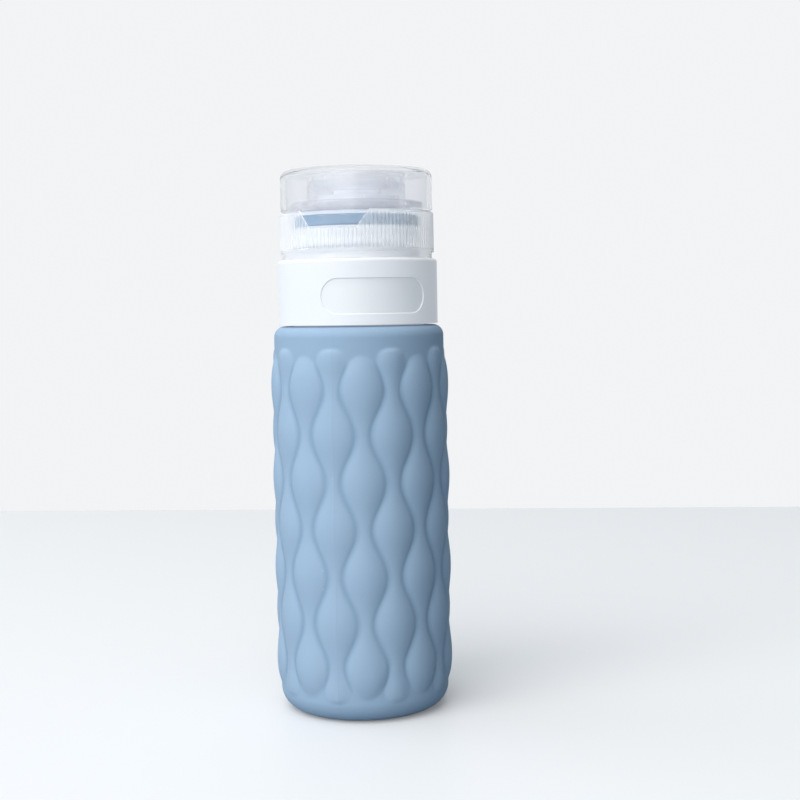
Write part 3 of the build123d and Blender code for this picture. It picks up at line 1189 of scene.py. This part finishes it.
@dataclass
class LidShell:
    """The clear lid: wall, ring and plug turned in one profile, with the hinge pad behind."""

    radius: float = 18.65
    wall: float = 1.2
    low: float = 122.95
    ceiling: float = 131.5
    high: float = 132.7
    edge_round: float = 1.7
    inner_round: float = 0.6
    soft_round: float = 0.15
    ring_radii: Point2 = (12.1, 10.9)
    ring_low: float = 129.9
    plug_radii: Point2 = (8.4, 7.4)
    plug_low: float = 127.95
    middle_radius: float = 0.4
    segments: int = 192
    pad_width: float = 11.0
    pad_height: float = 1.4
    pad_back: float = 19.0
    pad_sink: float = 0.02
    pad_columns: int = 16

    def turned_profile(self) -> list[Point2]:
        """Draws the profile from the top's middle, round the rim and under the ceiling.

        Returns:
            Its points.
        """
        corners = [
            Corner(self.middle_radius, self.high),
            Corner(self.radius, self.high, self.edge_round),
            Corner(self.radius, self.low, self.soft_round),
            Corner(self.radius - self.wall, self.low, self.soft_round),
            Corner(self.radius - self.wall, self.ceiling, self.inner_round),
        ]
        walls = ((self.ring_radii, self.ring_low), (self.plug_radii, self.plug_low))
        for (outer, inner), low in walls:
            wall = ((outer, self.ceiling), (outer, low), (inner, low), (inner, self.ceiling))
            corners += [Corner(radius, height, self.soft_round) for radius, height in wall]
        corners.append(Corner(self.middle_radius, self.ceiling))
        return RoundedProfile(corners, steps=6, longest=4.0).points()

    def add_pad(self, maker: MeshMaker) -> None:
        """Adds the pad that the hinge strap is moulded to.

        Args:
            maker: The mesh that it joins.
        """
        across = [
            self.pad_width * (column / self.pad_columns - 0.5)
            for column in range(self.pad_columns + 1)
        ]
        near = [(x, math.sqrt(self.radius**2 - x * x) - self.pad_sink) for x in across]
        top = self.low + self.pad_height
        rows = []
        for height, back in (
            (self.low, self.pad_back - self.soft_round),
            (self.low + self.soft_round, self.pad_back),
            (top - self.soft_round, self.pad_back),
            (top, self.pad_back - self.soft_round),
        ):
            ring = [(x, y, height) for x, y in near] + [(x, back, height) for x in reversed(across)]
            rows.append(maker.add_points(ring))
        maker.bridge_strips(rows)

    def build(self) -> Piece:
        """Builds the lid's mesh.

        Returns:
            The object.
        """
        maker = MeshMaker("lid_shell")
        turns = [360.0 * index / self.segments for index in range(self.segments)]
        rows = [
            maker.add_points([around(radius, turn, height) for turn in turns])
            for radius, height in self.turned_profile()
        ]
        maker.bridge(rows)
        maker.close_ring(rows[0], (0.0, 0.0, self.high))
        maker.close_ring(rows[-1], (0.0, 0.0, self.ceiling))
        self.add_pad(maker)
        return maker.finish()


@dataclass
class HingeStrap:
    """The living hinge: a thin band that bends between the cap's pad and the lid's."""

    width: float = 9.0
    near_y: float = 19.0
    thickness: float = 0.4
    low: float = 121.2
    high: float = 124.15
    hinge_height: float = 122.675
    groove_depth: float = 0.2
    groove_half_height: float = 0.3
    edge_drop: float = 0.12
    edge_run: float = 0.15
    back_taper: float = 0.985
    side_drop: float = 0.06
    side_from: float = 0.9
    side_run: float = 0.1
    rows: int = 30
    columns: int = 12

    def outside(self, height: float) -> float:
        """The band's outer face at a height, with its thinned bend.

        Args:
            height: Height above the base.

        Returns:
            The distance from the axis towards the back.
        """
        off = abs(height - self.hinge_height) / self.groove_half_height
        thinned = self.groove_depth * (1 - eased(off))
        edge = min(height - self.low, self.high - height)
        rounding = self.edge_drop * (1 - eased(edge / self.edge_run))
        return self.near_y + self.thickness - thinned - rounding

    def build(self) -> Piece:
        """Builds the band, finely divided along its height.

        Returns:
            The object.
        """
        maker = MeshMaker("living_hinge")
        shares = [column / self.columns for column in range(self.columns + 1)]
        rows = []
        for step in range(self.rows + 1):
            height = self.low + (self.high - self.low) * step / self.rows
            back = self.outside(height)
            ring = [(self.width * (share - 0.5), self.near_y, height) for share in shares]
            for share in reversed(shares):
                x = self.width * (share - 0.5) * self.back_taper
                drop = self.side_drop * eased((abs(share * 2 - 1) - self.side_from) / self.side_run)
                ring.append((x, back - drop, height))
            rows.append(maker.add_points(ring))
        maker.bridge_strips(rows)
        return maker.finish()


@dataclass
class Bottle:
    """The bottle's own body: silicone, neck sleeve and label dial."""

    skin: SqueezeBody = field(default_factory=SqueezeBody)

    def build(self, finishes: FinishSet) -> list[Piece]:
        """Builds the skin and dresses it, the sleeve and the dial.

        Args:
            finishes: The materials.

        Returns:
            The pieces.
        """
        skin = self.skin.build()
        return [
            dress(skin, finishes.silicone, Body.BOTTLE, ["squeeze_body"]),
            dress(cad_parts["neck_sleeve"], finishes.white),
            dress(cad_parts["label_dial"], finishes.dial),
        ]


@dataclass
class Collar:
    """The turning collar with the window."""

    def build(self, finishes: FinishSet) -> list[Piece]:
        """Dresses the collar and its pane."""
        shell = dress(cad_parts["window_collar"], finishes.white)
        return [shell, dress(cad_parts["window_pane"], finishes.milky)]


@dataclass
class ScrewCap:
    """The frosted cap with its valve, and the washer that rises with it."""

    polished_radii: Point2 = (16.6, 18.3)
    deck_from: float = 122.45
    notch_side_rise: float = 0.55
    normal_reach: float = 0.02

    def build(self, finishes: FinishSet) -> list[Piece]:
        """Dresses the cap and what it carries.

        Args:
            finishes: The materials.

        Returns:
            The pieces.
        """
        return [
            self.build_shell(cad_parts["cap_base"], finishes),
            dress(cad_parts["slit_valve"], finishes.soft_clear),
            dress(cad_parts["valve_retainer"], finishes.clouded),
            dress(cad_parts["seal_washer"], finishes.soft_clear),
        ]

    def zone(self, face: bpy.types.MeshPolygon) -> CapZone:
        """Chooses a face's finish: clouded for the deck and platform, a glowing painted highlight
        on the notch's slanted sides, polished in the bore and on the notch's floor, and frosted
        outside.

        Args:
            face: A face of the cap.

        Returns:
            Its zone.
        """
        inner, outer = (radius * MM for radius in self.polished_radii)
        reach = math.hypot(face.center.x, face.center.y)
        slant = abs(face.normal.z - self.notch_side_rise)
        if reach < inner or face.center.z > self.deck_from * MM:
            return CapZone.CLOUDED
        # The notch's slanted sides get the painted highlight.
        if abs(face.normal.y) < self.normal_reach and slant < self.normal_reach:
            return CapZone.EDGE_LIT
        return CapZone.POLISHED if reach < outer else CapZone.FROSTED

    def build_shell(self, node: Piece, finishes: FinishSet) -> Piece:
        """Makes the cap in its four finishes.

        Args:
            node: The cap's CAD node, which the new piece stands for.
            finishes: The materials.

        Returns:
            The new piece.
        """
        mesh = node.data.copy()
        mesh.name = "cap_shell"
        shell = add_object("cap_shell", mesh)
        dress(shell, finishes.frosted, Body.CAP, [node.name])
        for material in (finishes.polished, finishes.clouded, finishes.painted_highlight):
            mesh.materials.append(material)
        for face in mesh.polygons:
            face.material_index = self.zone(face).value
        return shell


@dataclass
class FlipLid:
    """The clear lid and the hinge strap that carries it."""

    shell: LidShell = field(default_factory=LidShell)
    hinge: HingeStrap = field(default_factory=HingeStrap)

    def build(self, finishes: FinishSet) -> list[Piece]:
        """Builds and dresses the lid and its strap.

        Args:
            finishes: The materials.

        Returns:
            The pieces.
        """
        lid = dress(self.shell.build(), finishes.clear, Body.LID, ["flip_lid"])
        strap = self.hinge.build()
        dress(strap, finishes.frosted, replaces=["hinge_strap"])
        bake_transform(strap)
        return [lid, strap]


@dataclass(frozen=True)
class Lamp:
    """A soft, square lamp.

    Args:
        name: Its name.
        place: Where it hangs, in metres.
        size: The side of its square, in metres.
        power: Its power in watts.
        colour: Its colour.
    """

    name: str
    place: Point3
    size: float
    power: float
    colour: Rgb = (1.0, 1.0, 1.0)

    def hang(self, aim: Point3) -> None:
        """Hangs the lamp.

        Args:
            aim: The point that it faces.
        """
        data = bpy.data.lights.new(self.name, "AREA")
        data.shape = "SQUARE"
        data.size = self.size
        data.energy = self.power
        data.color = self.colour
        holder = add_object(self.name, data)
        holder.location = self.place
        direction = Vector(aim) - Vector(self.place)
        holder.rotation_euler = direction.to_track_quat("-Z", "Y").to_euler()


@dataclass
class Studio:
    """Table, lamps, background and the camera at the photograph's angle, sized in metres."""

    camera_place: Point3 = (0.1121, -0.3293, 0.0999)
    heading: float = -17.164
    pitch: float = 3.914
    roll: float = -0.98
    lens: float = 63.0
    sensor: float = 36.0
    clip_range: Point2 = (0.01, 50.0)
    table_back: float = 0.3325
    table_skew: float = -0.08
    table_side: float = 3.0
    table_front: float = 2.0
    table_thickness: float = 0.02
    bright_side: Point3 = (-0.86, -0.3, 0.4)
    fill_facing: Point2 = (-0.8, 0.8)
    fill_range: Point2 = (0.06, 0.34)
    fill_colour: Rgb = (0.72, 0.95, 1.12)
    shown_colour: Rgb = (0.89, 0.9, 0.915)
    lamp_aim: Point3 = (0.0, 0.0, 0.07)
    lamps: Sequence[Lamp] = (
        Lamp("key_lamp", around(1.25, -12.0, 0.95), size=1.8, power=34.0, colour=(1.0, 0.98, 0.95)),
        Lamp("side_lamp", around(1.0, -88.0, 0.45), size=0.8, power=1.5),
        Lamp("top_lamp", (-0.2, -0.1, 1.5), size=1.4, power=9.0),
    )

    def build_table(self, material: Material) -> Piece:
        """Lays the table top, with its far edge behind the object.

        Args:
            material: Its finish.

        Returns:
            The table.
        """
        heading = math.radians(self.heading)
        ahead = Vector((math.sin(heading), math.cos(heading), 0.0))
        aside = Vector((math.cos(heading), -math.sin(heading), 0.0))
        corners = [
            aside * side + ahead * reach
            for side, reach in (
                (-self.table_side, -self.table_front),
                (self.table_side, -self.table_front),
                (self.table_side, self.table_back + self.table_skew * self.table_side),
                (-self.table_side, self.table_back - self.table_skew * self.table_side),
            )
        ]
        table = MeshMaker("table_top")
        top, under = (
            table.add_points([(p.x / MM, p.y / MM, height / MM) for p in corners])
            for height in (0.0, -self.table_thickness)
        )
        table.bridge([under, top])
        table.faces += [tuple(top), tuple(under)]
        piece = dress(table.finish(), material)
        return piece

    def light_world(self) -> None:
        """Sets a soft surround for light, and a pale one that is seen in and behind the object."""
        world = bpy.data.worlds.new("studio")
        bpy.context.scene.world = world
        world.use_nodes = True
        world.node_tree.nodes.clear()
        nodes = Nodes(world.node_tree)
        path = nodes.add("LightPath")
        seen = path.outputs["Is Camera Ray"]
        for kind in ("Is Transmission Ray", "Is Glossy Ray"):
            seen = nodes.math("MAXIMUM", seen, path.outputs[kind])
        unbounced = nodes.math("LESS_THAN", path.outputs["Diffuse Depth"], FIRST_BOUNCE)
        seen = nodes.math("MULTIPLY", seen, unbounced)
        way = nodes.add("VectorMath", operation="DOT_PRODUCT")
        nodes.join(nodes.add("TexCoord").outputs["Generated"], way.inputs[0])
        way.inputs[1].default_value = self.bright_side
        strength = nodes.spread(way.outputs["Value"], self.fill_facing, self.fill_range)
        fill = nodes.fill(nodes.add("Background"), Color=self.fill_colour, Strength=strength)
        shown = nodes.fill(nodes.add("Background"), Color=self.shown_colour, Strength=1.0)
        nodes.join(nodes.mix_shaders(seen, fill, shown), nodes.add("OutputWorld").inputs[0])

    def set_camera(self) -> None:
        """Places the camera where the photograph was taken from."""
        heading, pitch, roll = (math.radians(v) for v in (self.heading, self.pitch, self.roll))
        level_share = math.cos(pitch)
        ahead = Vector(
            (math.sin(heading) * level_share, math.cos(heading) * level_share, -math.sin(pitch))
        )
        level = ahead.cross(Vector((0, 0, 1))).normalized()
        upright = level.cross(ahead).normalized()
        across = level * math.cos(roll) + upright * math.sin(roll)
        up = upright * math.cos(roll) - level * math.sin(roll)
        data = bpy.data.cameras.new("photo_camera")
        data.lens = self.lens
        data.sensor_width = self.sensor
        data.clip_start, data.clip_end = self.clip_range
        holder = add_object("photo_camera", data)
        turn = Matrix((across, up, -ahead)).transposed().to_4x4()
        holder.matrix_world = Matrix.Translation(self.camera_place) @ turn
        bpy.context.scene.camera = holder

    def build(self, finishes: FinishSet) -> None:
        """Sets up everything round the object.

        Args:
            finishes: The materials.
        """
        self.build_table(finishes.table)
        self.light_world()
        for lamp in self.lamps:
            lamp.hang(self.lamp_aim)
        self.set_camera()


def main() -> None:
    """Builds the studio and every sub-assembly."""
    logging.basicConfig(level=logging.INFO, format="%(name)s: %(message)s")
    bpy.context.scene.view_settings.view_transform = "Standard"
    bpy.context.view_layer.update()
    finishes = FinishSet()
    Studio().build(finishes)
    LOG.info("studio set up")
    for assembly in (Bottle(), Collar(), ScrewCap(), FlipLid()):
        for piece in assembly.build(finishes):
            LOG.info("%s: %s", type(assembly).__name__, piece.name)


if __name__ == "__main__":
    main()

# Exercise instructions
In this exercise, copy only the lines from the opening line of the material through the line where "lid: wall, ring" appears.

# Task result
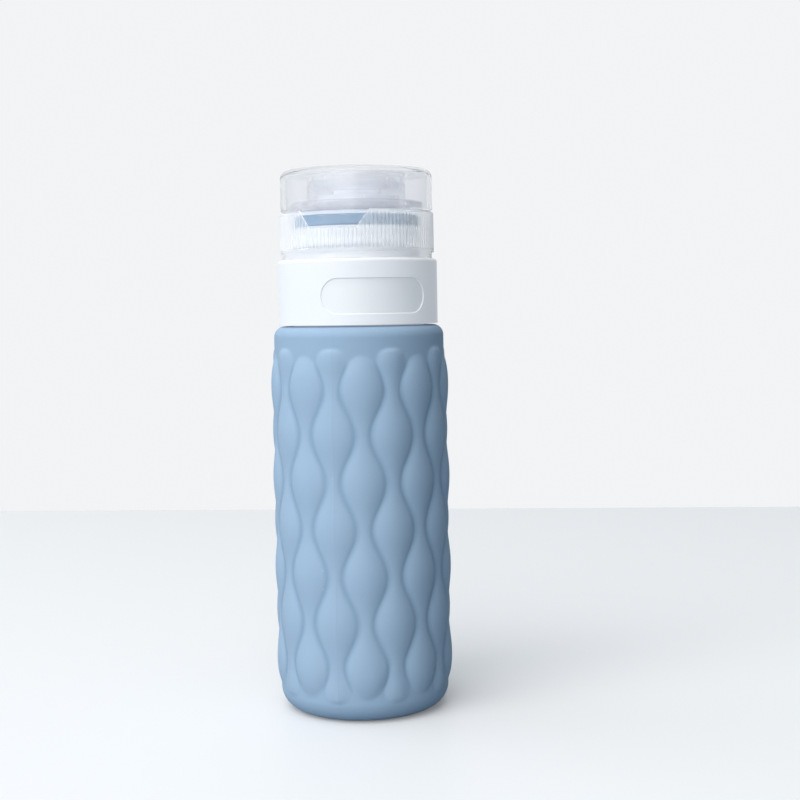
Write part 3 of the build123d and Blender code for this picture. It picks up at line 1189 of scene.py. This part finishes it.
@dataclass
class LidShell:
    """The clear lid: wall, ring and plug turned in one profile, with the hinge pad behind."""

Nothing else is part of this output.